Secondo una prima ricostruzione, il criterio differenziale, tra il delitto di truffa aggravato dall’ingenerato timore di un pericolo immaginario e quello di estorsione, riguarda l’elemento oggettivo, id est la prospettazione del male. Così, si configura estorsione qualora il male venga prospettato come possibilità concreta, considerando il danno certo e sicuro ove la vittima non ceda alla richiesta minatoria; si ricade nella truffa, invece, qualora il male rappresentato non dipenda, neppure in parte, dall’agente, il quale resta del tutto estraneo all’evento, sì che il soggetto passivo si determina all’azione versando in stato di errore (cosi, tra le più recenti, Sez. 2, n. 52121 del 25/11/2014, Danzi, Rv. 261328).

Di contro, per un diverso orientamento, il criterio distintivo tra l’estorsione e la truffa per ingenerato timore riguarda l’elemento soggettivo, ossia lo stato d’animo della vittima.
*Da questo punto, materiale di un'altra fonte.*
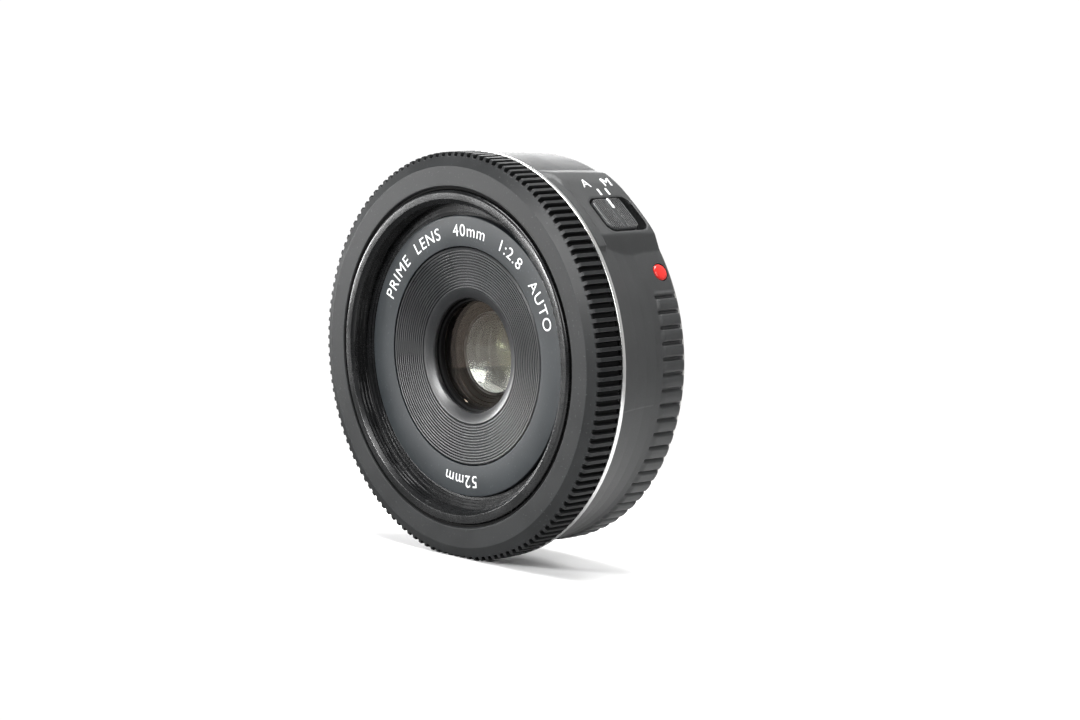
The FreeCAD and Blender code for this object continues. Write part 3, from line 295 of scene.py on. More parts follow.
front_glass = coated_glass("front_glass", (0.97, 0.97, 0.93), (1.0, 0.72, 0.50), 0.25, ior=1.6)
inner_glass = coated_glass("inner_glass", (0.90, 0.90, 0.80), (0.85, 0.85, 0.60), 0.35, ior=1.55, glare=0.2)
second_glass = coated_glass("second_glass", (0.55, 0.56, 0.42), (1.0, 1.0, 0.92), 0.1, ior=1.75, glare=0.2,
                            sheen=1.0)
rear_glass = coated_glass("rear_glass", (0.94, 0.97, 0.98), (0.55, 0.62, 0.92), 0.45, ior=1.6)

BY_SLOT = {
    "casing_plastic": casing_skin, "focus_ring_plastic": ring_skin, "barrel_paint": barrel_skin,
    "name_ring_paint": plate_skin, "ridged_plastic": cone_skin, "silver_metal": silver_skin,
    "index_red": red_skin, "knob_plastic": knob_skin, "mount_metal": mount_skin, "screw_steel": steel_skin,
    "black_plastic": inner_black, "gold_contact": gold_skin, "front_glass": front_glass,
    "rear_glass": rear_glass, "inner_glass": inner_glass, "cell_black": cell_skin,
    "frame_plastic": frame_skin, "drive_plastic": drive_skin, "gear_plastic": gear_skin,
    "motor_steel": motor_skin, "bright_steel": bright_skin, "board_green": board_skin,
    "flex_orange": flex_skin, "felt_black": felt_skin, "blade_black": blade_skin,
}
NODE_SLOT = {part["node"]: part["material_slot"] for part in frame["record"]["subparts"]}
for node_name, thing in frame["nodes"].items():
    thing.data.materials.clear()
    thing.data.materials.append(BY_SLOT[NODE_SLOT[node_name]])


# ---------------------------------------------------------------- meshes

SMOOTH_ANGLE = 32.0


def add_object(name, data):
    made = bpy.data.objects.new(name, data)
    bpy.context.scene.collection.objects.link(made)
    return made


def evaluated_mesh(thing):
    """A copy of the object's mesh with its modifiers applied."""
    bpy.context.view_layer.update()
    graph = bpy.context.evaluated_depsgraph_get()
    return bpy.data.meshes.new_from_object(thing.evaluated_get(graph))


def moved(mesh, matrix):
    mesh.transform(matrix)
    mesh.update()
    return mesh


def quick_mesh(name, points, quads, smooth_angle):
    """A mesh from millimetre points and four-cornered faces; corners under the angle are smoothed."""
    mesh = bpy.data.meshes.new(name)
    points = np.asarray(points, float) * MM
    quads = np.asarray(quads, np.int32)
    mesh.vertices.add(len(points))
    mesh.vertices.foreach_set("co", points.astype(np.float32).ravel())
    mesh.loops.add(quads.size)
    mesh.loops.foreach_set("vertex_index", quads.ravel())
    mesh.polygons.add(len(quads))
    mesh.polygons.foreach_set("loop_start", np.arange(0, quads.size, quads.shape[1], dtype=np.int32))
    mesh.update(calc_edges=True)
    mesh.validate()
    outward(mesh)
    soften(mesh, smooth_angle)
    return mesh


def outward(mesh):
    """Turns a closed mesh's faces outwards."""
    mesh.calc_loop_triangles()
    points = np.empty(len(mesh.vertices) * 3, np.float32)
    mesh.vertices.foreach_get("co", points)
    points = points.reshape(-1, 3).astype(float)
    corners = np.empty(len(mesh.loop_triangles) * 3, np.int32)
    mesh.loop_triangles.foreach_get("vertices", corners)
    a, b, c = (points[corners.reshape(-1, 3)[:, k]] for k in range(3))
    if np.einsum("ij,ij->i", a, np.cross(b, c)).sum() < 0:
        mesh.flip_normals()
    mesh.update()


def soften(mesh, smooth_angle):
    """Smooth shading that keeps edges sharper than the angle."""
    mesh.polygons.foreach_set("use_smooth", np.ones(len(mesh.polygons), bool))
    mesh.set_sharp_from_angle(angle=math.radians(smooth_angle))
    mesh.update()


def piece(name, mesh, material, body, replaced=(), slot=None):
    """Puts a mesh in the scene on its body, in place of the CAD nodes it stands for."""
    made = add_object(name, mesh)
    mesh.materials.clear()
    mesh.materials.append(material)
    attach(made, body)
    if replaced:
        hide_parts(*replaced)
        slot = slot or NODE_SLOT[replaced[0]]
    return made


def swept(name, angles, radii, depths, smooth_angle):
    """A ring mesh: one closed outline of (radius, depth) per angle, in degrees."""
    angles = np.radians(np.asarray(angles, float))
    radii, depths = np.asarray(radii, float), np.asarray(depths, float)
    count, around = len(angles), radii.shape[1]
    points = np.stack([radii * np.sin(angles)[:, None], -depths, radii * np.cos(angles)[:, None]], -1)
    i = np.arange(count)[:, None]
    j = np.arange(around)[None, :]
    after, beside = (i + 1) % count, (j + 1) % around
    quads = np.stack([i * around + j, i * around + beside, after * around + beside, after * around + j], -1)
    return quick_mesh(name, points.reshape(-1, 3), quads.reshape(-1, 4), smooth_angle)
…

In tal senso, si ricade nel delitto di estorsione quando l’agente incute direttamente od indirettamente il timore di un danno proveniente da lui (o da persona a lui legata da un rapporto qualsiasi), di guisa che la vittima cede alla minaccia al fine di evitare il male prospettato che gli appare come possibilità concreta in caso rifiuto.

Nella truffa vessatoria, invece, il danno è prospettato solo in termini di eventualità obiettiva e giammai derivante in modo diretto od indiretto dalla volontà dell’agente, di guisa che l’offeso agisce non perchè coartato, ma perché tratto in inganno, anche se il timore contribuisce ad ingenerare l’errore nel processo formativo della volontà (tra le tante Sez. 2, n. 36906 del 27/09/2011, Traverso, Rv. 251149; si vedano anche Rv. 133309; 156497; 174914; 201333; 215705; 226057; 248402; 251149).

Ciò posto, nel caso di specie, la Corte innovando in parte i precedenti orientamenti, individua il criterio differenziale nella concreta efficacia coercitiva della minaccia e non già nella realizzabilità o meno del male minacciato. In altri termini, secondo la Corte la valutazione deve risolversi sulla idoneità della coazione quale minaccia concreta ed effettiva al fine di compiere la distinzione tra la truffa e l'estorsione.

Così opinando, la Corte osserva che ai fini del corretto inquadramento del fatto occorre verificare se il male minacciato sia “riconducibile ad una condotta fraudolenta, piuttosto che ad una irresistibile coartazione. Se, cioè, la volontà della vittima risulti semplicemente manipolata o, piuttosto, irresistibilmente coartata (Sez. 2, n. 21974, del 18/4/2017, Rv. 270072)”.

Sotto questo aspetto, la pronuncia compie un’accurata distinzione tra “manipolazione” e “coartazione”, atteso che il primo elemento caratterizza la truffa mentre il secondo l’estorsione.

Invero, sebbene entrambe le condotte incidano sulla formazione della volontà della vittima, la coartazione orienta l’altrui volontà in modo molto pregnante, piegandola ad una minaccia irresistibile, a differenza della manipolazione che soltanto dirige con l’inganno la volontà dai pericoli prospettati ab externo”. In tal senso, la condotta coercitiva ricorre quando la minaccia prospettata non si sia limitata a dirigere e manipolare la volontà della vittima ma l’abbia proprio “piegata” in virtù della forza intimidatrice del male esterno.

La Corte chiarisce che l’accertamento sulla capacità coercitiva della minaccia riguarda questioni di mero fatto da svolgere sulla base delle risultanze processuali e attraverso un giudizio ex ante, ossia verificando se effettivamente il male minacciato possa incidere sulla volontà della vittima e ciò a prescindere che lo stesso possa effettivamente verificarsi.

Applicando tale esegesi al caso di specie, la Corte considera infondate le doglianze del ricorrente e conferma la sentenza anche per quanto riguarda la qualificazione giuridica dei fatti, ricondotti dal giudice di merito nel reato di estorsione ex art. 629 c.p. A corroborare la ricostruzione estorsiva, si osserva che “il peso delle minacce concrete e la loro efficacia intimidatoria è dipesa totalmente dalla capacità dell'imputato e dei terzi che agivano in concorso con lui di rappresentare come reale ed attuale il pericolo per la vita. La vittima pertanto non è stata indotta con l'inganno, ma costretta dal peso delle minacce a determinarsi al sacrificio patrimoniale in favore del figlio”


LA SOLUZIONE:

In considerazione delle ragioni esposte, la Corte rigetta il ricorso e conferma la sentenza di appello ritenendola congrua e logica circa la riconduzione della condotta ai sensi del reato di estorsione ex art. 629 c.p.